The six were blamed for orchestrating the violence that broke out after announcement of presidential poll on December 30, 2007.

The then ICC Prosecutor Luis Moreno Ocampo named top Kenyan officials who included Uhuru Kenyatta, William Ruto, Francis Muthaura, Henry Kosgey and Hussein Ali as suspects. Also in the list was journalist Joshua arap Sang.

In lining up his suspects, Ocampo appeared to have gone for three individuals associated with Raila Odinga, and three others linked to Mwai Kibaki’s regime.

Odinga claimed to have won and charged that Kibaki rigged the election manned by the former Electoral Commission of Kenya. Both sides refused to budge, leading to a bloodbath.

The two political sides fell into deep divisions that stirred the country into what proved to be a hornet’s nest with inflamed passions arising from a disputed poll and deep ethnic animosity especially between Kikuyus and Kalenjins in the Rift Valley.

Despite many warnings by the ICC that it would take up the Kenyan cases if the country failed to establish a local tribunal as recommended by CIPEV, Members of Parliament failed to pass three bills presented by former Justice and Constitutional Affairs Ministers the late Mutula Kilonzo and Martha Karua.

Former MP Gitobu Imanyara also presented a similar bill which also hit a dead end giving The Hague-based court the leeway to investigate the six Kenyans through the intervention of the ICC Prosecutor.

In what seemed to be the writing of Kenyan history in negative light, six Kenyans were present at the ICC for the initial hearing on April 7 and 8, 2011 to answer to charges of crimes against humanity.

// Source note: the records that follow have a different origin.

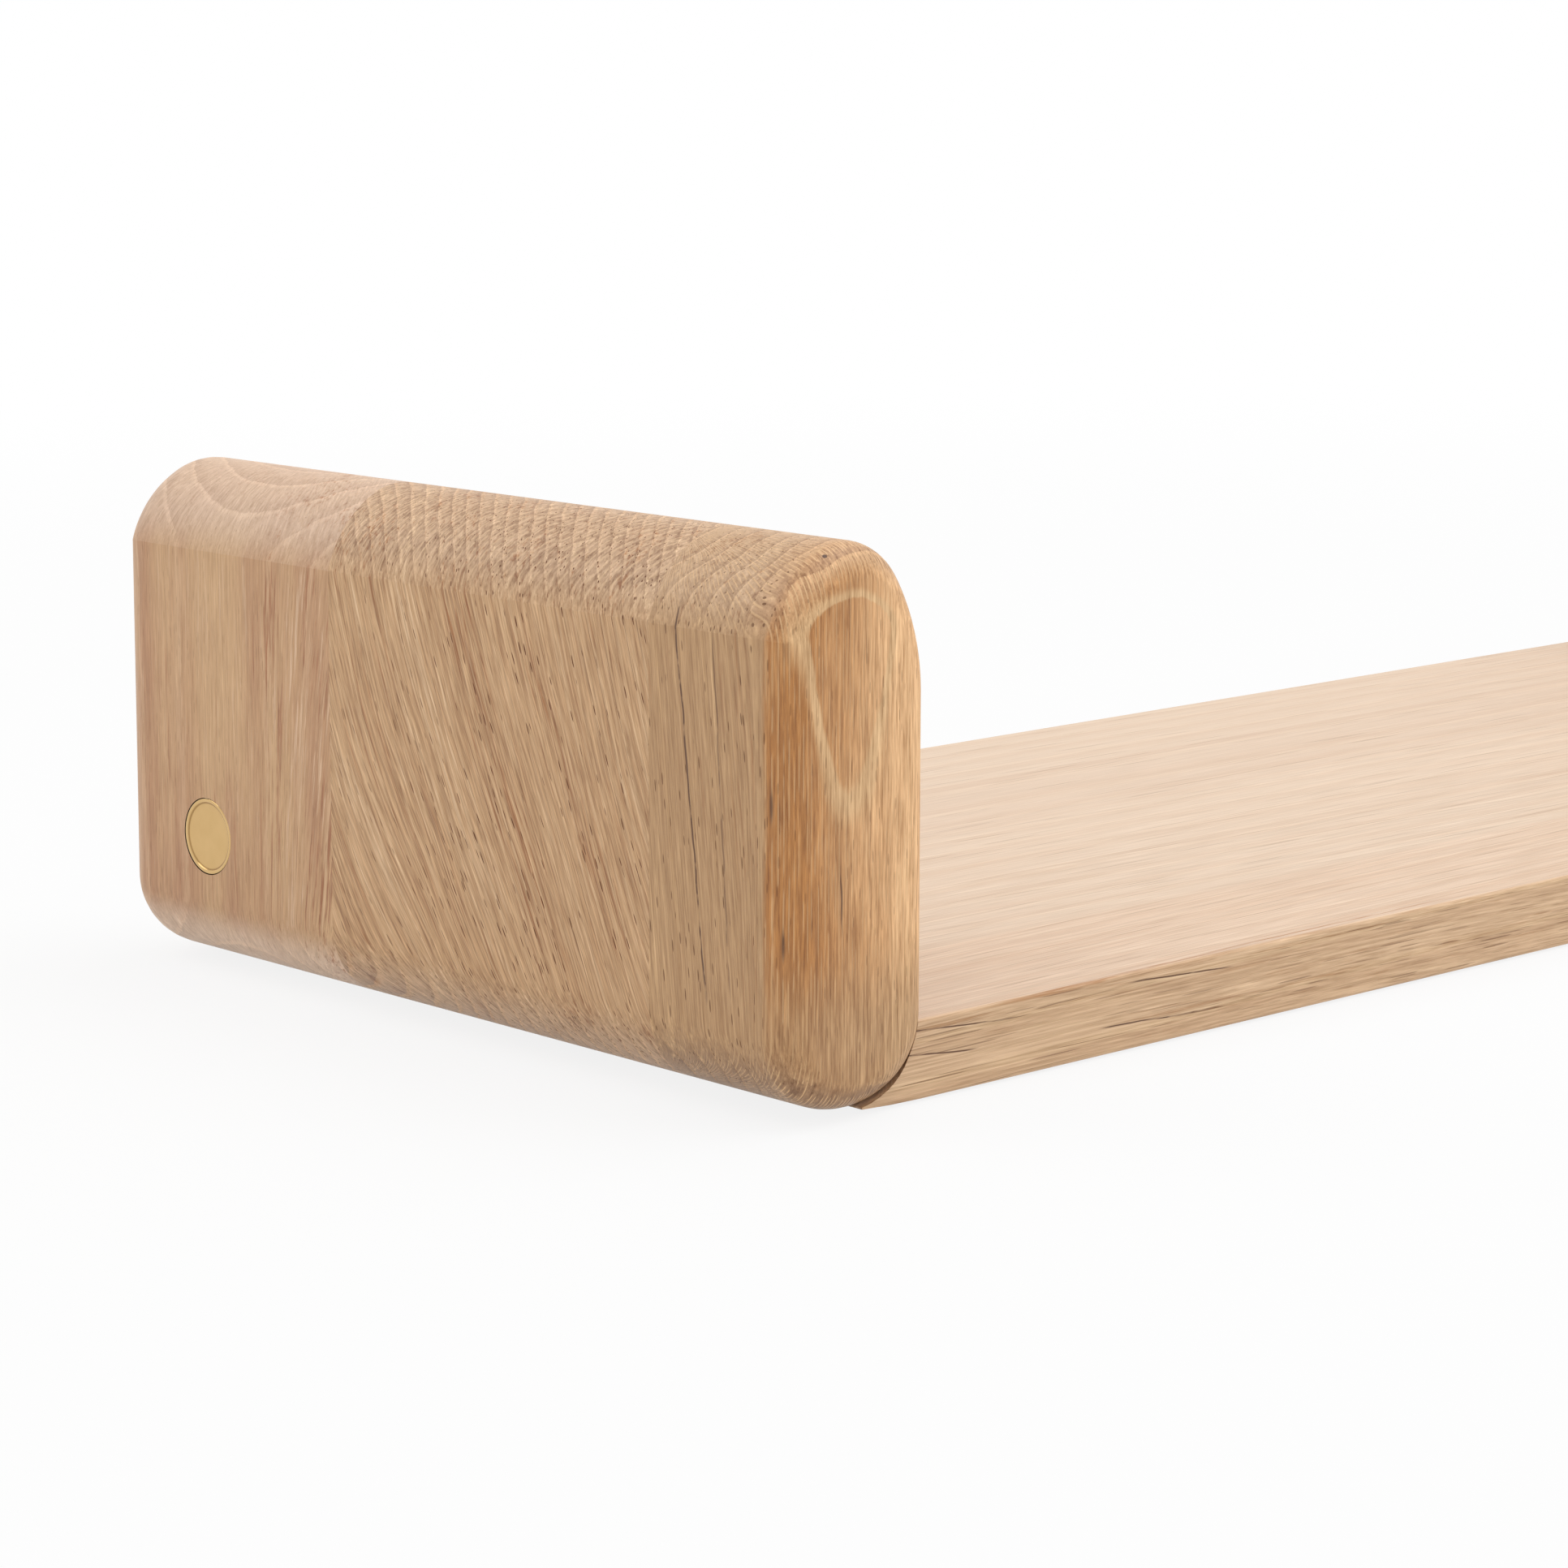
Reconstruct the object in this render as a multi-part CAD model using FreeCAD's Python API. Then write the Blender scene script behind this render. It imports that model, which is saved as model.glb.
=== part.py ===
import FreeCAD, Part
import os
from math import acos, atan2, cos, pi, radians, sin, sqrt

V = FreeCAD.Vector

# Oak wall shelf: two rounded end panels glued up from upright staves, and a board
# glued up from lengthwise staves whose ends are scribed over the panels' lower rounding.
# Frame: X runs along the shelf, Y from the front (low) to the wall (high), Z up.
# The origin is the middle of the footprint on the board's underside. Millimetres.

# Driving dimensions of the shelf
overall_length = 600.0
depth = 222.0
panel_thickness = 40.0
panel_height = 111.5
board_thickness = 16.2

# End panels
panel_lift = 1.2             # the panels' lowest line above the board's underside
outer_top_rise = 17.4        # height over which the top's outer side is rounded
outer_crease_angle = 15.5    # in degrees, by which that rounding breaks from the flat side
inner_top_rise = 31.0        # height over which the top's inner side is rounded
bottom_rise = 17.5           # height over which the bottom is rounded
top_crown_radius = 15.3      # the upper of the two arcs on each side of the top
bottom_crown_radius = 24.0   # the lower of the two arcs on each side of the bottom
front_arris_radius = 7.0
rear_arris_radius = 14.0
arris_strip_count = 6        # narrow strips that make up each rounded arris
front_stave_width = 39.0
rear_stave_width = 81.0

# Board
board_setback = 3.0          # the board's front edge behind the panels' front
board_stave_count = 5
scribe_gap = 0.3             # joint between the board's coped end and the panel
tip_reach = 16.5             # how far the coped end runs on below the panel
ease_start = 8.0             # where the underside starts to rise, inboard of the panel
ease_rise = 0.8              # how much the underside has risen at the tip
board_arris_radius = 0.8

# Fluted dowels, at the middle of every other board stave
dowel_diameter = 8.0
dowel_length = 30.0
dowel_panel_reach = 19.0     # from the panel's inner face to the dowel's far end
dowel_flute_count = 6
dowel_flute_depth = 0.45
dowel_flute_share = 0.45     # share of the round that the flutes take
dowel_clearance = 0.15
dowel_end_room = 0.5

# Turned brass disc let into the left panel's outer face
disc_diameter = 17.0
disc_thickness = 1.6
disc_rim_width = 0.75
disc_floor_drop = 0.4
disc_clearance = 0.1
disc_rear_inset = 36.0       # disc centre in front of the panels' rear face
disc_height = 30.5           # disc centre above the panels' lowest line

# Keyhole hanger plates let into the panels' rear faces
hanger_width = 14.0
hanger_height = 54.0
hanger_thickness = 2.0
hanger_side_gap = 0.3
hanger_centre_height = 58.0  # plate centre above the panels' lowest line
entry_diameter = 9.5
slot_width = 5.0
slot_rise = 13.0             # from the entry's centre up to the slot's end centre
entry_drop = 7.0             # the entry's centre below the plate's centre
pocket_width = 11.5
pocket_depth = 9.0           # behind the plate
pocket_margin = 6.0          # pocket wood cleared past the entry and the slot's end

# Countersunk screws that hold the plates
screw_head_diameter = 6.6
screw_shank_diameter = 3.2
screw_length = 18.0
screw_end_inset = 7.0        # screw axis from the plate's end
screw_clearance = 0.12
screw_sink = 0.1             # head below the plate's face

# One overrun for every cut, and the tolerance that picks edges by place
overrun = 4.0
pick_tolerance = 0.01

# Places worked out from the sizes above
y_front = -depth / 2
y_rear = depth / 2
panel_foot = panel_lift
panel_top = panel_foot + panel_height
panel_centre_x = overall_length / 2 - panel_thickness / 2
board_front_y = y_front + board_setback
board_width = y_rear - board_front_y
board_stave_width = board_width / board_stave_count
SIDES = {"left": -1, "right": 1}


def save(node, shape):
    """Write one node; a piece comes out as its own solid or group of solids."""
    shape.exportStep("parts/" + node + ".step")


def box_between(low, high):
    size = high.sub(low)
    return Part.makeBox(size.x, size.y, size.z, low)


def rounded_quarter(centre, out, up, crown, crease, grow):
    """Two arcs that turn from the direction out to the direction up, like a quarter of an oval.

    The crown arc has its centre on the axis. The side arc starts at the flat side, turned
    by the crease from it, and its radius is the one that lets the two arcs meet with one
    shared normal. grow moves both arcs outwards about their own centres, and the start
    then lies where the side arc crosses the flat side moved by as much.
    Gives the start point and the two edges.
    """
    reach = out.Length
    lift = up.Length - crown
    along = V(out).normalize()
    across = V(up).normalize()
    side = (reach ** 2 + lift ** 2 - crown ** 2) / (2 * (reach * cos(crease) - lift * sin(crease) - crown))
    offset = reach - side * cos(crease)
    drop = side * sin(crease)
    sign = 1 if side > crown else -1
    turn = atan2(sign * (lift + drop), -sign * offset)
    start = acos(min(1.0, (reach + grow - offset) / (side + grow)))

    def point(shift, height, radius, angle):
        return centre + along * (shift + radius * cos(angle)) + across * (height + radius * sin(angle))

    side_points = [point(offset, -drop, side + grow, angle) for angle in (start, (start + turn) / 2, turn)]
    crown_points = [point(0, lift, crown + grow, angle) for angle in (turn, (turn + pi / 2) / 2, pi / 2)]
    return side_points[0], [Part.Arc(*side_points).toShape(), Part.Arc(*crown_points).toShape()]


def panel_section(y, grow):
    """Outline of an end panel across Y: straight sides with rounded top and bottom.

    The outer side is at low X. grow moves the whole outline outwards, or inwards where
    it is negative.
    """
    half = panel_thickness / 2
    foot = V(0, y, panel_foot + bottom_rise)
    edges = []
    for sign, rise, crease in ((-1, outer_top_rise, radians(outer_crease_angle)), (1, inner_top_rise, 0)):
        out = V(sign * half, 0, 0)
        head = V(0, y, panel_top - rise)
        top_start, top_edges = rounded_quarter(head, out, V(0, 0, rise), top_crown_radius, crease, grow)
        low_start, low_edges = rounded_quarter(foot, out, V(0, 0, -bottom_rise), bottom_crown_radius, 0, grow)
        edges += top_edges + low_edges + [Part.LineSegment(low_start, top_start).toShape()]
    return Part.Wire(Part.__sortEdges__(edges))


def arris_sections(y_face, inwards, radius):
    """Sections that round an arris, from the face into the panel along the sign inwards."""
    sections = []
    for strip in range(arris_strip_count + 1):
        turn = pi / 2 * strip / arris_strip_count
        y = y_face + inwards * radius * (1 - cos(turn))
        sections.append(panel_section(y, radius * (sin(turn) - 1)))
    return sections


def panel_blank():
    """The whole end panel about X = 0, with its front and rear arrises rounded over."""
    front = arris_sections(y_front, 1, front_arris_radius)
    rear = arris_sections(y_rear, -1, rear_arris_radius)
    return Part.makeLoft(front + rear[::-1], True, True).removeSplitter()


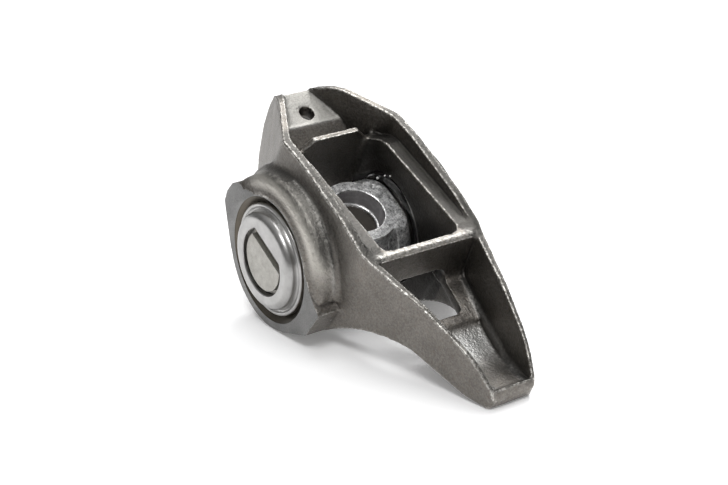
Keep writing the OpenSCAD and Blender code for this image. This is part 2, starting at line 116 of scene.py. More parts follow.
def paint(mesh, name, values):
    # a value for each point, which the materials read by its name
    layer = mesh.attributes.new(name, "FLOAT", "POINT")
    layer.data.foreach_set("value", values.astype(np.float32))


def fade(x, low, high):
    # 0 up to low, 1 past high, and smooth between
    t = np.clip((x - low) / (high - low), 0, 1)
    return t * t * (3 - 2 * t)


def wane(x, full, end):
    # the other way round: 1 up to full, 0 past end
    return fade(-x, -end, -full)


def within(x, low, full, last, high):
    # 0 outside low and high, 1 in the middle
    return fade(x, low, full) * wane(x, last, high)


def spread(values, edges, times, amount=0.5):
    # relaxes a value or a position over the mesh, a step at a time
    values = values.copy()
    count = np.bincount(edges.ravel(), minlength=len(values)).astype(float)
    count[count == 0] = 1
    flat = values.reshape(len(values), -1)
    ends, others = edges.T.ravel(), edges.T[::-1].ravel()
    for _ in range(times):
        total = [np.bincount(ends, weights=column[others], minlength=len(flat)) for column in flat.T]
        flat = flat + amount * (np.stack(total, axis=1) / count[:, None] - flat)
    return flat.reshape(values.shape)


def softened(co, edges, times):
    # a soft step, then a smaller one back, keeps the size
    for _ in range(times):
        co = spread(co, edges, 1, 0.5)
        co = spread(co, edges, 1, -0.42)
    return co


def calmed(co, edges, times, low, high):
    # takes out low facets, and leaves the true edges
    calm = spread(co, edges, times)
    moved = np.linalg.norm(calm - co, axis=1) / mm
    return co + (calm - co) * wane(moved, low, high)[:, None]


def swelling(co, edges, normals, times):
    # how far each point stands out from its surroundings, in millimetres
    return np.einsum("ij,ij->i", co - spread(co, edges, times), normals) / mm


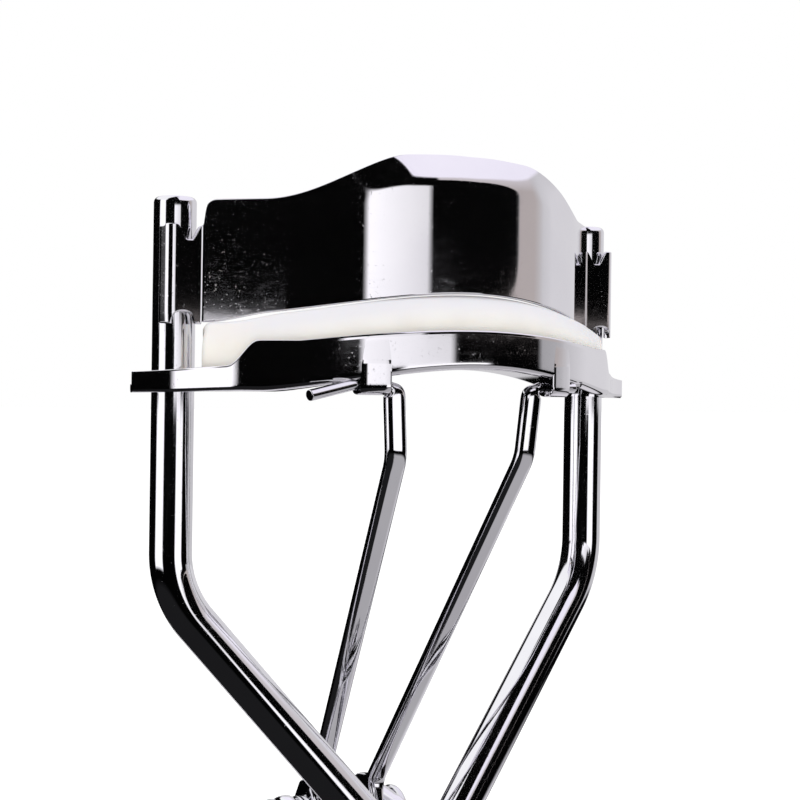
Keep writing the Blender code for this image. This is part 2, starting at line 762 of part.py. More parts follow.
def jaw_rings():
    """Sections of the channel: front wall, floor and back wall, each one sheet thick."""
    rings = []
    for front, back, x in jaw_stations():
        inward = (back - front) * min(SHEET / (back - front).length, 0.42)
        low = floor_under(x)
        high = low + SHEET
        front_top = max(wall_top(x), high + 0.2)
        cut = smooth((abs(x) - BACK_WALL_END) / BACK_WALL_SLOPES_OVER)
        back_top = mix(wall_top(x), high + 0.12, cut)
        ring = [(front, low), (front, front_top), (front + inward, front_top), (front + inward, high)]
        ring += [(back - inward, high), (back - inward, back_top), (back, back_top), (back, low)]
        rings.append([Vector((point.x, point.y, height)) for point, height in ring])
    return rings


def upright_rings(radius, x, reach):
    """Rings of an upright round cutter about a rail's axis."""
    return [
        [
            (x + radius * math.cos(angle), radius * math.sin(angle), height)
            for angle in (math.tau * i / ROUND_SIDES for i in range(ROUND_SIDES))
        ]
        for height in (-reach, reach)
    ]


def lower_jaw():
    """A bent channel for the pad, with an ear round each rail and a rolled lug for each link."""
    made = body("lower_jaw", jaw_rings(), chrome("lower_jaw"))
    for side, label in ((-1, "left"), (1, "right")):
        hole = upright_rings(EAR_HOLE, side * RAIL_X, EAR_CUT_REACH)
        join(made, helper(f"{label}_ear_hole", hole), "DIFFERENCE")
        inner, outer = side * LUG_INNER_X, side * LUG_OUTER_X
        roll = across(LUG_RADIUS, LUG_FORWARD, LUG_HEIGHT, inner, outer)
        join(made, helper(f"{label}_lug", roll), "UNION")
        bore_ends = (side * LUG_BORE_INNER_X, side * LUG_BORE_OUTER_X)
        bore = across(LUG_HOLE, LUG_FORWARD, LUG_HEIGHT, *bore_ends)
        join(made, helper(f"{label}_lug_hole", bore), "DIFFERENCE")
    return made


def silicone_pad():
    """A curved strip with a rounded top, its ends thin where they pass in front of the rails."""
    rings = []
    for x in spread(PAD_END_X, PAD_COLUMNS):
        place, out = jaw_plan(x)
        width = pad_width(x)
        low = max(floor_under(x) + SHEET + GAP, PAD_FOOT)
        high = plate_bottom(x) - PAD_BELOW_PLATE
        soft = PAD_EDGE
        ring = [(0.0, low), (0.0, high - soft), (-0.1, high - soft / 3), (-soft, high)]
        ring += [(soft - width, high), (0.1 - width, high - soft / 3), (-width, high - soft), (-width, low)]
        rings.append([place + out * offset + Vector((0.0, 0.0, height)) for offset, height in ring])
    return body("silicone_pad", rings, material("pad_silicone", (0.84, 0.80, 0.77), 0.0, 0.45))


def main():
    clear_scene()
    frame_wire()
    upper_plate()
    ferrule("frame_ferrule", -1, (0.0, PIVOT_FORWARD, FOOT_HEIGHT))
    pivot_hardware()
    lower_jaw()
    silicone_pad()
    link("left_link", -1, (LEFT_FOOT_BEND, LEFT_FOOT_END))
    link("right_link", 1, (RIGHT_FOOT_END,))
    lever_wire()
    ferrule("lever_ferrule", 1, (0.0, PIVOT_FORWARD, PIVOT_HEIGHT))
    link_hardware()


main()
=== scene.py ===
"""The eyelash curler's looks: fine chromed wire and sheet, a silicone pad, and a plain white studio.

Shapes are worked out in millimetres in the cage's own directions, which the frame places: x to the right
along the jaw, forward from the plane of the rails, and height above the underside of the jaw's ends.
"""

import json
import math

import bpy
import numpy as np
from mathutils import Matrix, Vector

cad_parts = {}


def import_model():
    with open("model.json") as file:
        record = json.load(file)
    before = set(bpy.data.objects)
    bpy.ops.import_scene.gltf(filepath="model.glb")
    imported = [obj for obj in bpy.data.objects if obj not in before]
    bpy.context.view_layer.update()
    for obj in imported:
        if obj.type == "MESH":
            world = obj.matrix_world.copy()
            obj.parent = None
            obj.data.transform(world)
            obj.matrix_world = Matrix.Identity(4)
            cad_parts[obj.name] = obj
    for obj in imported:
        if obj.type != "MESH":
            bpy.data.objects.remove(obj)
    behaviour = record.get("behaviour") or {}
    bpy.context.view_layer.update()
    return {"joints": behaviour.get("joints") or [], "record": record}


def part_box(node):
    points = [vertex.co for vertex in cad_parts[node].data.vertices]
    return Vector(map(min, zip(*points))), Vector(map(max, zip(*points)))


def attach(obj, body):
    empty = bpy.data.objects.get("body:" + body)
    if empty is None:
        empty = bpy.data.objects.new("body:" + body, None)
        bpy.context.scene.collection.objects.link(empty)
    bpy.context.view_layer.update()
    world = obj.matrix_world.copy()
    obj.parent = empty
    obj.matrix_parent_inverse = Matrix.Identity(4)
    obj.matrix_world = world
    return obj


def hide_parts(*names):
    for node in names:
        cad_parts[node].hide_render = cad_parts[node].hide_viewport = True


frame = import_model()

MM = 0.001
GAP = 0.1
MOUNTS = {mount["name"]: Vector(mount["pos_m"]) / MM for mount in frame["record"]["mounts"]}
HINGES = {joint["name"]: Vector(joint["pos_m"]) / MM for joint in frame["joints"] if "pos_m" in joint}

# Where the frame puts the rails, the pivot and the links' upper hinges.
LUG_HEIGHT = 0.25
RAIL_X = MOUNTS["right_rail_top"].x
RAIL_Y = MOUNTS["right_rail_top"].y
ZERO_HEIGHT = HINGES["right_link_hinge"].z - LUG_HEIGHT
RAIL_TOP = MOUNTS["right_rail_top"].z - ZERO_HEIGHT
LUG_FORWARD = RAIL_Y - HINGES["right_link_hinge"].y
PIVOT_FORWARD = RAIL_Y - HINGES["lever_hinge"].y
PIVOT_HEIGHT = HINGES["lever_hinge"].z - ZERO_HEIGHT
WIRE_RADIUS = 1.5


def cage_box(node):
    """A node's corners in the cage's directions, in mm: least and greatest x, forward and height."""
    low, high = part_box(node)
    low, high = low / MM, high / MM
    least = Vector((low.x, RAIL_Y - high.y, low.z - ZERO_HEIGHT))
    most = Vector((high.x, RAIL_Y - low.y, high.z - ZERO_HEIGHT))
    return least, most


SIDES = ((-1, "left"), (1, "right"))

# The finger rings.
STRAND_X = WIRE_RADIUS + 0.15
RING_RADIUS = 11.5
NECK_RADIUS = 5.0
SHANK_BEND_RADIUS = 5.0
SHANK_STRAIGHT_FROM = 7.0
RING_SPREAD = cage_box("lever_wire")[1].y - PIVOT_FORWARD - RING_RADIUS - WIRE_RADIUS
FLOOR_CLEARANCE = 0.015
RING_DROP = PIVOT_HEIGHT + ZERO_HEIGHT - RING_RADIUS - WIRE_RADIUS - FLOOR_CLEARANCE

# The frame's wire.
RAIL_EDGE = 0.4
RAIL_BEND_HEIGHT = -14.5
RAIL_BEND_RADIUS = 7.7
LEG_INWARD = 0.829
LEG_FORWARD = 0.24
CROTCH_BEND_RADIUS = 3.0
FRAME_EYE_HALF = 1.15
PIVOT_EYE_REACH = 2.3

# The lever's wire, and the rivet that carries the links.
LEVER_X = 4.2
LEVER_EYE_HALF = 0.85
LEVER_BEND_RADIUS = 5.0
LEVER_CLOSED_AT = 19.0
LINK_HEAD_RADIUS = 2.1
LINK_PIN_FORWARD = cage_box("link_rivet")[1].y - LINK_HEAD_RADIUS
LINK_PIN_HEIGHT = cage_box("link_rivet")[1].z - LINK_HEAD_RADIUS
LINK_PIN_RADIUS = 1.0
PIVOT_PIN_RADIUS = 1.25
PIVOT_HEAD_RADIUS = 2.6
PIN_CLEARANCE = 0.08
HEAD_THICKNESS = 0.8
HEAD_DOME = 0.55
SPACER_WALL = 0.4
WASHER_GAP = 0.06
WASHER_EDGE = 0.12

# The links.
LINK_X = 2.5
LINK_EYE_HALF = 0.5
LINK_EYE_REACH = 2.2
LINK_EYE_HOLE = 1.45
LINK_SPREADS_FROM = 3.4
STRIP_X = 5.7
STRIP_BEND_X = 5.3
STRIP_BEND_FORWARD = 9.9
STRIP_BEND_HEIGHT = -4.8
STRIP_HALF_WIDTH = 0.78
STRIP_HALF_DEPTH = 0.5
FOOT_PIN_RADIUS = 0.38
RIGHT_FOOT = ((9.3, LUG_FORWARD, LUG_HEIGHT),)
LEFT_FOOT = ((8.9, LUG_FORWARD, LUG_HEIGHT), (12.5, LUG_FORWARD + 0.75, LUG_HEIGHT - 0.75))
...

In Kenya Case 1 against Ruto, Sang and Kosgey, Prosecutor Ocampo presented six counts charging them with crimes against humanity of murder, deportation or forcible transfer of population and persecution in Turbo town, the greater Eldoret area, Kapsabet town and Nandi Hills.

For Kenyatta, Muthaura and Ali in Kenya Case 2, the prosecutor presented 10 counts against them for being indirectly responsible for crimes committed in the wake of 2008 including murder, deportation or forcible transfer of population, rape, other forms of sexual violence and other inhumane acts.

From then, the road to The Hague ceased from being vague to lucid as the Pre-Trial Chamber went ahead to confirm charges against Kenyatta, Muthaura, Ruto and Sang on January 23, 2012.

On the other side it was a great sigh of relief for Kosgey and Ali who were let off the hook after the Chamber found evidence presented against them to be insufficient.

Since then, it has not been a rosy journey for the international court.

The Kenyan government challenged admissibility several times but failed to convince the court that there was a local process investigating the same individuals for the same crimes.